Momentum gathering | December 1, 2010 | Happy December!

Momentum gathering | December 1, 2010 | Happy December!

hello!
Good afternoon! I am so grateful to be awake! I am so grateful Kelly paid the rent while I loafed! I am so grateful to be building up momentum again! I am so grateful I am able to observe more and more of the vibrational nature of the universe. I am so grateful for the buildup of the wave, and then the crash, so that I can build it up again.

I am so grateful for opportunities to think thoughts I haven't thought before. I am so grateful I have the beginnings of a media kit. That's really neat. I'm so grateful for apples and apple corers. I'm so grateful to be training for a marathon, because it helps me feel so good and strong. I'm so grateful to be taking the time to line up my energy today. I'm so grateful it's December, vacation month! I'm so grateful that I got to sleep off a wave crash last night. I could feel it. It could have been the caffeine, but I think it was just crashing momentum... How long does it take to build a wave back up? Can it be done instantly? Can I just hop on the top of another wave without doing the paddling on my surfboard? Do surfers like the paddling on the surfboard part? Would they rather just jump on wave after wave and never have to swim back out to sea? You'd probably get pretty good at riding waves but might loose your swimmin muscles... So is this where the sink or swim cliche comes in?

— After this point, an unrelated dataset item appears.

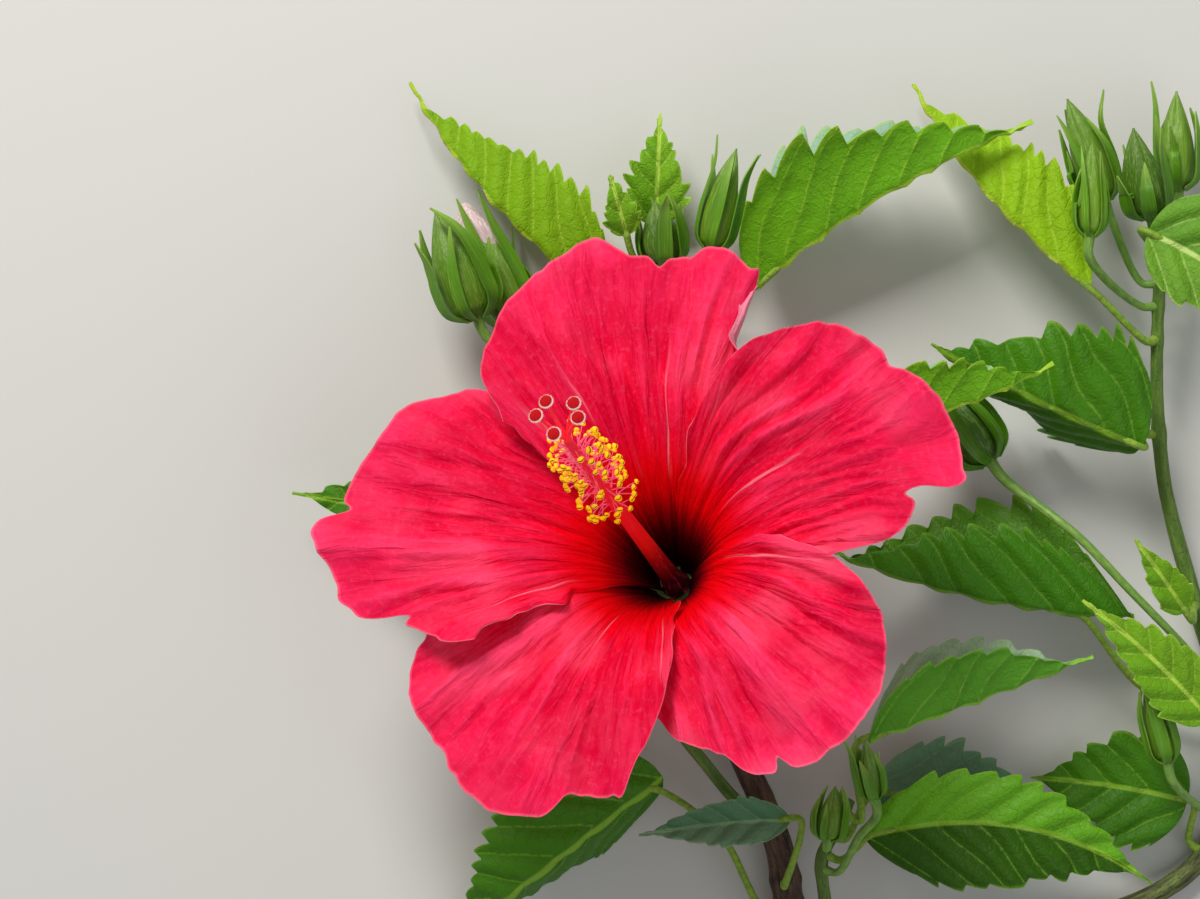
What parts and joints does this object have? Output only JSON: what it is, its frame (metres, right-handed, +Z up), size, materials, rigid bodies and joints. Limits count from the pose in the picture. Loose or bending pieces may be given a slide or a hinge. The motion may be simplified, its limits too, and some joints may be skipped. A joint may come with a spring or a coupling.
{
  "type": "cut hibiscus branch in bloom",
  "caption": "Cut flowering branch of a garden hibiscus, lying on its back, with an open red bloom facing up, toothed leaves, green buds and a woody stem.",
  "frame": {"origin": "on the ground under the middle of the lying branch, at the centre of its box's bottom face", "axes": "+Z up from the ground, the bloom facing up; +Y from the cut end towards the shoot tip; +X towards the leafy side branch"},
  "size_m": [0.1994, 0.2128, 0.0907],
  "materials": {
    "petal_red": "soft, finely creased, slightly velvety",
    "column_red": "satin, with yellow anthers",
    "leaf_green": "glossy upper side, paler veins",
    "young_leaf_green": "satin, thin and bright",
    "bud_green": "satin with a silvery bloom",
    "stem_green": "smooth young bark, satin",
    "bark_brown": "rough, matte bark"
  },
  "bodies": {
    "root": {"main_stem": "bark_brown", "right_branch_lower": "stem_green", "right_branch_upper": "stem_green", "green_shoot": "stem_green", "flower_stalk": "stem_green", "leaf_top_left": "leaf_green", "leaf_shoot_tip": "young_leaf_green", "leaf_shoot_small": "young_leaf_green", "leaf_top_right": "leaf_green", "leaf_behind_left": "leaf_green", "leaf_behind_right": "leaf_green", "leaf_right_upper": "leaf_green", "leaf_right_edge": "leaf_green", "leaf_right_middle": "leaf_green", "leaf_right_lower": "leaf_green", "leaf_lower_right": "leaf_green", "leaf_bottom_right": "leaf_green", "leaf_bottom_dark": "leaf_green", "leaf_bottom_left": "leaf_green", "leaf_bottom_narrow": "leaf_green", "leaf_far_right": "young_leaf_green", "leaf_far_small": "young_leaf_green", "leaf_low_right": "leaf_green", "bud_top_middle": "bud_green", "bud_top_right": "bud_green", "bud_left_front": "bud_green", "bud_left_back": "bud_green", "bud_right_cluster_left": "bud_green", "bud_right_cluster_slim": "bud_green", "bud_right_cluster_middle": "bud_green", "bud_right_cluster_edge": "bud_green", "bud_right_large": "bud_green", "bud_lower_slim": "bud_green", "bud_lower_wide": "bud_green", "bud_far_right": "bud_green", "petal_top": "petal_red", "petal_right": "petal_red", "petal_lower_right": "petal_red", "petal_lower_left": "petal_red", "petal_left": "petal_red", "calyx": "bud_green", "staminal_column": "column_red"}
  },
  "joints": []
}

I'm so grateful that these are the thoughts I get to think now. Everyone is so into the vortex right now, like Josh Harris being obsessed with the "groove" and the book Flow... Did we as a society forget how to feel good recently, like post-industrialization? Or are we just now remembering it after a long long time?

I'm so grateful I have a running partner. I'm so grateful I live in such comfort and luxury. I'm so grateful that Kelly just sent me this song to listen to - we heard it at the Y and it is the jaaaaam.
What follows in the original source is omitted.